Pasquotank River from Mid-Atlantic Christian University campus

The Pasquotank River /'paeskw@taeNk/ is a coastal water-body in Northeastern North Carolina in the United States. Located between Camden and Pasquotank counties, the Pasquotank is a tributary of the Albemarle Sound estuary and is part of the Intracoastal Waterway via Elizabeth City.

Machelhe Island is a river island on the Pasquotank River.

==History==
The name "Pasquotank" is derived from pashetanki, a Carolina Algonquian word translated as "where the current forks." The river was originally controlled by the Secotan people, and later gained importance in trade and shipping during the colonial period of North Carolina.

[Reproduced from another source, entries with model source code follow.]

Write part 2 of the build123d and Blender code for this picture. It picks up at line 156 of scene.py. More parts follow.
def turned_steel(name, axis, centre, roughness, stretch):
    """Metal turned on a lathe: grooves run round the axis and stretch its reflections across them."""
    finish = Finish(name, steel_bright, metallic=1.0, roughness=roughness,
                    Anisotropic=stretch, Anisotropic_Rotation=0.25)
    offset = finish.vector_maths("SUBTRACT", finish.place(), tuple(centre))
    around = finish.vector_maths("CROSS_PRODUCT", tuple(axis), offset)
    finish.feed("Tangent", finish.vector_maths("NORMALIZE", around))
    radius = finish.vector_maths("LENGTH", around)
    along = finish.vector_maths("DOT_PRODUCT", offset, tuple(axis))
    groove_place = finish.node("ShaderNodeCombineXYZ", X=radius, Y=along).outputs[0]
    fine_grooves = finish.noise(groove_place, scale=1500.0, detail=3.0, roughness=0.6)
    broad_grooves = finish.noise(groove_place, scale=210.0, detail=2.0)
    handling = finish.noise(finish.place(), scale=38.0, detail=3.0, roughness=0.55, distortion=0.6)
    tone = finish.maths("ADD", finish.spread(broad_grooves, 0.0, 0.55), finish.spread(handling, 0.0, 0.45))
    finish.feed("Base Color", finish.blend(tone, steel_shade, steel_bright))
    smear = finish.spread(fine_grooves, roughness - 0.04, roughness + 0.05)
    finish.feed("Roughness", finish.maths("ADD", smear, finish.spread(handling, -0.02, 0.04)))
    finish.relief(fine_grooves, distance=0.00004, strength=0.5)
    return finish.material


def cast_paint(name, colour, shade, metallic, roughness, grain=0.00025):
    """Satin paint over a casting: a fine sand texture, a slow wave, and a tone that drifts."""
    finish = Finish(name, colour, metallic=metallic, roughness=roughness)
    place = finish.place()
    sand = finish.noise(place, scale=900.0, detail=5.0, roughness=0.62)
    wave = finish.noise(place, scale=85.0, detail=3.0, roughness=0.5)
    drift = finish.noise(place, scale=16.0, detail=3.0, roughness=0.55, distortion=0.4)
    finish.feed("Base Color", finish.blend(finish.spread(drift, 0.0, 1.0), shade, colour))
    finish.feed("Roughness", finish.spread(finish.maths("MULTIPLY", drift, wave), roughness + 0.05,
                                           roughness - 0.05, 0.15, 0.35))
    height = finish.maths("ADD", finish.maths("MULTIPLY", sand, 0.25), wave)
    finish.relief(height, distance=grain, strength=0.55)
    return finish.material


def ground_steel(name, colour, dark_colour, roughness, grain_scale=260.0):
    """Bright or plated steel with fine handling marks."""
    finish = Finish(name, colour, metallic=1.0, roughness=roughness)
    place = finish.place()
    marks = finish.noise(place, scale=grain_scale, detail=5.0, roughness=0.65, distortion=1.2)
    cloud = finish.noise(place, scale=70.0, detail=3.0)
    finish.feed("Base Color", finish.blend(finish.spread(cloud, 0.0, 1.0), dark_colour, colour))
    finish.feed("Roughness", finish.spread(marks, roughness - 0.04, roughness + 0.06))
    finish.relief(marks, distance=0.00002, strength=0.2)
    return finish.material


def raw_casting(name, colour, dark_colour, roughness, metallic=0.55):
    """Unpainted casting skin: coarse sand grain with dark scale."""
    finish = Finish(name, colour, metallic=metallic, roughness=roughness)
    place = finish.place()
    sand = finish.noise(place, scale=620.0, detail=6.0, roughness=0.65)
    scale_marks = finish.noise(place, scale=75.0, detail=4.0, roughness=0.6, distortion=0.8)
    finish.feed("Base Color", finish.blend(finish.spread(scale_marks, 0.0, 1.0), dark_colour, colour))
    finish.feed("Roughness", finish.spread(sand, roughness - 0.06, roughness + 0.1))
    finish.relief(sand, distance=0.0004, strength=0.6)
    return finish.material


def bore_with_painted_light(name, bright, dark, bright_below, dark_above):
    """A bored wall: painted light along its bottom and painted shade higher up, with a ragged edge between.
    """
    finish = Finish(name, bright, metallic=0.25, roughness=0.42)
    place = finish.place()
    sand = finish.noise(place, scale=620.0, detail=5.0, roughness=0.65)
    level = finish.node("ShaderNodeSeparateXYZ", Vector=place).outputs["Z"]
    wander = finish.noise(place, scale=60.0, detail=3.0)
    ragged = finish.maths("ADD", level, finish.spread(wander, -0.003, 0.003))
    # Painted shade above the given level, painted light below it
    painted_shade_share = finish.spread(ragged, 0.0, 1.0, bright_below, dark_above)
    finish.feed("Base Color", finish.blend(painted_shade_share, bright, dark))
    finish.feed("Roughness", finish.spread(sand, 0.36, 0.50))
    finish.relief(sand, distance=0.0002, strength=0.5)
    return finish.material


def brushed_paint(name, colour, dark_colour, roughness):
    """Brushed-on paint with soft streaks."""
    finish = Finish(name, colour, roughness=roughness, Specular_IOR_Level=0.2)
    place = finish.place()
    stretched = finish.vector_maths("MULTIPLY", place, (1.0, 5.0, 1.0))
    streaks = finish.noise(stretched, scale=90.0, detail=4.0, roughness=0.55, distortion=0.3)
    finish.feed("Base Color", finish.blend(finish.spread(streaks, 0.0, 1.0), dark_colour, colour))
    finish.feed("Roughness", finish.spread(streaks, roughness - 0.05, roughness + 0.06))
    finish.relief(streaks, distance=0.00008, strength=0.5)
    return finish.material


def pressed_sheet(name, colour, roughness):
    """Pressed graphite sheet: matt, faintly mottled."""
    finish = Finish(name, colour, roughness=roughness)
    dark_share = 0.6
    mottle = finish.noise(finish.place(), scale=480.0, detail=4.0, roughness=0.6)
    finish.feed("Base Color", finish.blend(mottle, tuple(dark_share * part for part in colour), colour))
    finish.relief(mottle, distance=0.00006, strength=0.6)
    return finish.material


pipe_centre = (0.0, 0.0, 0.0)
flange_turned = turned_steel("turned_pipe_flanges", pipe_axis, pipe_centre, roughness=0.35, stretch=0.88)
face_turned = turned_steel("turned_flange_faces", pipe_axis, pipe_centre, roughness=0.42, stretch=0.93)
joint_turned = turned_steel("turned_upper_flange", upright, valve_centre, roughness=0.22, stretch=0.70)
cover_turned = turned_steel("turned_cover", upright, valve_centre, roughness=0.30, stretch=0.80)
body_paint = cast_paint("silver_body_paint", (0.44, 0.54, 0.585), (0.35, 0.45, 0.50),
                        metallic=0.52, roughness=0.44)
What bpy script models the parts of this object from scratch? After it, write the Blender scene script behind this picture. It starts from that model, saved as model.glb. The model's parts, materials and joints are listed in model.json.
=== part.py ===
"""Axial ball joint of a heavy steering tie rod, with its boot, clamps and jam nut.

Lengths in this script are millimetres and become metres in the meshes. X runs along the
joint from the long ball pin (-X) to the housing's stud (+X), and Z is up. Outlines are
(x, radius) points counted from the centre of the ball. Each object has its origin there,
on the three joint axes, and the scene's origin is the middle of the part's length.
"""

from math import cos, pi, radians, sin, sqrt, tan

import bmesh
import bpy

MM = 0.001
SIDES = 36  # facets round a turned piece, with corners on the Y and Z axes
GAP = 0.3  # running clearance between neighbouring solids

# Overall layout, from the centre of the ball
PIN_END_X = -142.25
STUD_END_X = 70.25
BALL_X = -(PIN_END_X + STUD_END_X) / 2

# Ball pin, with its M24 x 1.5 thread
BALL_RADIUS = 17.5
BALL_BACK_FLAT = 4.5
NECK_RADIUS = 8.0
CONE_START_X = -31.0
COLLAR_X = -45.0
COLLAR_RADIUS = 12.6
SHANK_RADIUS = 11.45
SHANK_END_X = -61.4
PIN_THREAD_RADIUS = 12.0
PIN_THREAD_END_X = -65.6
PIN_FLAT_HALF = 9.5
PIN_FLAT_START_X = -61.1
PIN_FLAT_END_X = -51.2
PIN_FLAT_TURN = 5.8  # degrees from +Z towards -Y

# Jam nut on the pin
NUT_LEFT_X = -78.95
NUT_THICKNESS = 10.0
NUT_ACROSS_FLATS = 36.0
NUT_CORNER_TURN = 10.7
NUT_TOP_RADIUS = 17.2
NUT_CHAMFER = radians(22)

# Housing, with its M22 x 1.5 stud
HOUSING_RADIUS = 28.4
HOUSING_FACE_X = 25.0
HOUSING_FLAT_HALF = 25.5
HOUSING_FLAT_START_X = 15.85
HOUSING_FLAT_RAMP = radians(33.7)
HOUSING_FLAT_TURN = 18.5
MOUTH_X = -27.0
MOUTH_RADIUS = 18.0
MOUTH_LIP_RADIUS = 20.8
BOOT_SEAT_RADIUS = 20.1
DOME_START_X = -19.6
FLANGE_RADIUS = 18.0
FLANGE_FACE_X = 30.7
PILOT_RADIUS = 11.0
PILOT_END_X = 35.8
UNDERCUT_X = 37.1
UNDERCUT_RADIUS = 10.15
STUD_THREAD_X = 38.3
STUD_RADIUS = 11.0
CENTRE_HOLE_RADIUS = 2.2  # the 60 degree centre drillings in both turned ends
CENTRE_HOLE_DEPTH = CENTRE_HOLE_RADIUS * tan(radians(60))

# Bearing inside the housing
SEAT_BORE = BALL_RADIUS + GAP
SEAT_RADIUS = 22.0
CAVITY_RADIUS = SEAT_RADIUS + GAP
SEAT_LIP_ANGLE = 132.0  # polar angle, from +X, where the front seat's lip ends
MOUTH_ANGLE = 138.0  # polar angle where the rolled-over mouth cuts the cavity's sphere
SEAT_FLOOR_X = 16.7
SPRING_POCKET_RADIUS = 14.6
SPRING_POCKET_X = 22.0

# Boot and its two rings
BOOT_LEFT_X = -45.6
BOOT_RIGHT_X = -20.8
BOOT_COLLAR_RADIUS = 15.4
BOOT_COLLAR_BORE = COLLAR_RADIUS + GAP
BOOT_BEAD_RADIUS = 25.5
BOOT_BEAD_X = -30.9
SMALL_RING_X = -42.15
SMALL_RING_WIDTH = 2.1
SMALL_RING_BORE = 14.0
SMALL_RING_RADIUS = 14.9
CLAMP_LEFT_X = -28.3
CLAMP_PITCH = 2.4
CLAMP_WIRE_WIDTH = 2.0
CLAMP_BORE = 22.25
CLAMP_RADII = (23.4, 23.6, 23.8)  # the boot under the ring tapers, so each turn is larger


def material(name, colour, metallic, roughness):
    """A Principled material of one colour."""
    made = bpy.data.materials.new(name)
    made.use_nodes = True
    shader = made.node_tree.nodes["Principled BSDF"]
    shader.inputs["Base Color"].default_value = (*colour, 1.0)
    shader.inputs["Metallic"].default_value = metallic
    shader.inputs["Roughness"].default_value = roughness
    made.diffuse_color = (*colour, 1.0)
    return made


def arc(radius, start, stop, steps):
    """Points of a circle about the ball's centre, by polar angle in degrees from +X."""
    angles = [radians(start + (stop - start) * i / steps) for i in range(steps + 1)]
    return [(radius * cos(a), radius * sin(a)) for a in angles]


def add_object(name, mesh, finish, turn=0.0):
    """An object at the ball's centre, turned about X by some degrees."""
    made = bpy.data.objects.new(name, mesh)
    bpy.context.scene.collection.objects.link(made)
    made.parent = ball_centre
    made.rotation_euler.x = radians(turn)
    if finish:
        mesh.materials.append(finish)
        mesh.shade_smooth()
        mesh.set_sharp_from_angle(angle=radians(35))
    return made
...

The Battle of Elizabeth City was fought on the Pasquotank River where a small Confederate fleet was sunk in defense of the City. The Confederate ships sunk on the Pasquotank River in the battle were the CSS Black Warrior, CSS Fanny, CSS Sea Bird, and the CSS Appomattox.

Some principal industries along the Pasquotank were transport, logging, and oyster harvesting. Since the twentieth century, the commercial viability of the river has declined, as more traffic uses the Intracoastal Waterway by way of Coinjock. The river is now primarily frequented by pleasure boaters.